It doesn't help that in this example Choudhry kept changing his story as to which of his weddings didn't count for legal purposes here and obviously felt guilty. Faced with the beautiful GP, Dr Zabina Shahian, who appeared to be crazy about him...well, who wouldn't have been flattered and suddenly seen themselves as Mr Rochester in their own feverish Bronte romance?

The following attempts to sort out the poorly-reported facts, to point out what needs to be verified, and explain how we got in this muddle.


Legal background 
The first thing to note is that bigamy applies differentially to nationals and non-nationals.  The lead case is old:  Reg v Topping 1856. This was decided based on earlier statutes which were consolidated slightly later in the Offences Against The Person Act 1861 (OAPA1861), which is why the statute references are younger than the lead case.  
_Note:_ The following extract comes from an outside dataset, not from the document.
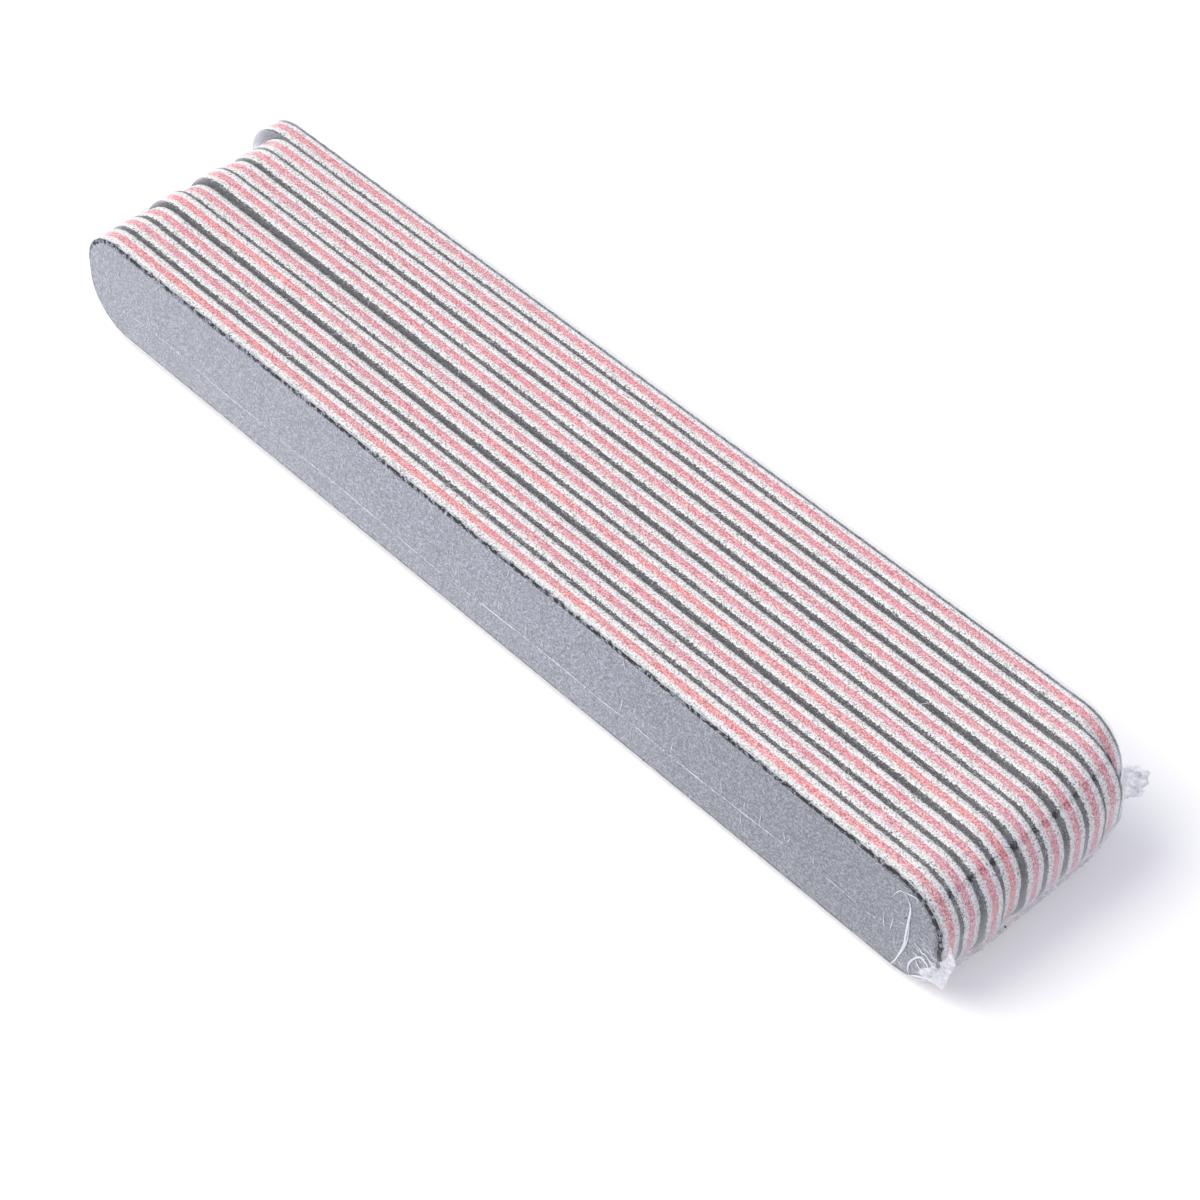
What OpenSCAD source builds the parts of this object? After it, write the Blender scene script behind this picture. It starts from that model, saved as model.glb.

Mr Topping had two wives, one in Scotland, one in England.  It was held to be bigamy. In the Age of Empire  the law on bigamy traveled with the British subject, binding him where ever he was and making that law available to the local judiciary to try a British citizen. He couldn't appeal to local law. Once he was married, that's it, he was married and couldn't contract a second elsewhere without the end of the first one.  We could then get on to arguing about whether it was a marriage for the purposes of the act, or who was a subject of Her Majesty, or what constitutes evidence of the end of a marriage but the main thing here is:  s.57 of the OAPA still applies to subjects of Her Majesty.

The  Offences Against the Person Act 1861 

Section 57 states: (my emphasis)

57 Bigamy. Offence may be dealt with where offender shall be apprehended. Not to extend to second marriages, &c. herein stated.


Whosoever, being married, shall marry any other person during the life of the former husband or wife, whether the second marriage shall have taken place in England or Ireland or elsewhere, shall be guilty 
The act clarifies that non-nationals are not bound by this act, which is just as well as nobody wants to arrest visiting polygamous royalty - although it will apply in certain circumstances if they contract a marriage here.
Provided,
that nothing in this section contained shall extend to any second marriage contracted elsewhere than in England and Ireland by any other than a subject of Her Majesty,
As outlined in the sentencing appeal by Philip Stark in 2007,  Mr Stark  - a US citizen - was prosecuted for bigamy here.  Mr Stark had married his first wife in Southend and begun divorce proceedings some years later. He reached the nisi stage but did not finalise the divorce.  He then married his second wife in Basingstoke.  This meant that the first marriage had not been properly ended and he could be prosecuted for bigamy, to which he pleaded guilty.  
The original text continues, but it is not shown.